House – indeterminate date, Clooneen, Co. Clare

At the foot of Ballyganner Hill in County Clare, a low ring of stone sits in the middle of a field, its interior packed solid with rubble to the same height as its walls.

Nobody can say with any certainty when it was built or who lived there. The date is recorded simply as indeterminate, which in archaeological terms covers a vast stretch of human time in Ireland, from the prehistoric through to the medieval and beyond. That uncertainty, rather than diminishing the site, gives it a particular kind of weight.

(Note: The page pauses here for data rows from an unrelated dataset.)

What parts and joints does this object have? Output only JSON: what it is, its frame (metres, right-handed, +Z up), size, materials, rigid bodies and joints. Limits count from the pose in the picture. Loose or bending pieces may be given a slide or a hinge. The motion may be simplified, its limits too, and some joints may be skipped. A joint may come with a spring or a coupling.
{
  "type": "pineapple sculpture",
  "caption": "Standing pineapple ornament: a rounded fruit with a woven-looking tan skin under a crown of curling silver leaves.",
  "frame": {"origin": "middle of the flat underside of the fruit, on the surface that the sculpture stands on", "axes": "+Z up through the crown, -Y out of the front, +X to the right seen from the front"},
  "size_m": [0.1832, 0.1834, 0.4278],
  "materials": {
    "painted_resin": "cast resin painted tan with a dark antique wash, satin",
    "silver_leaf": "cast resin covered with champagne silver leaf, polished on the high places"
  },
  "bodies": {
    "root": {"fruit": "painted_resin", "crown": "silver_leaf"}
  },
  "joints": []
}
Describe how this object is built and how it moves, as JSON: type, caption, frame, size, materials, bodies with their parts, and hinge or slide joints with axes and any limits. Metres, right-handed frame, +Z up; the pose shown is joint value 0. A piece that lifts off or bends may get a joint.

The structure is subcircular, measuring roughly fourteen metres north to south and twelve and a half metres east to west, with an interior space of just over nine metres by eight and a half. The surrounding wall stands between half a metre and just under a metre high. What survives most clearly is the inner edge of that wall; the outer edge has been absorbed into the surrounding landscape and is no longer easily readable. Inside, the stone fill has accumulated level with the wallhead, obscuring whatever floor surface or features once lay beneath. The one exception is the hearth at the centre, a small but striking detail consisting of four stones set upright on edge, forming a rectangular setting roughly ninety centimetres long and fifty wide. A hearth placed at the centre of a round or subcircular house is a pattern that appears across many periods of Irish prehistory and the early medieval era, and its presence here gives at least some sense of how the space was once organised and inhabited. The southern portion of the site is partially covered by a moss-covered field bank, about a metre wide, that cuts across it and continues away to the south-south-east, suggesting that the landscape was reorganised at some point after the house fell out of use and that the earlier structure was simply incorporated into the new arrangement of the land. Roughly thirty metres to the north-north-west lies a cairn, a mound of stones that in the Irish landscape typically marks a burial, another layer of activity that suggests this small patch of ground has been returned to repeatedly over a very long period.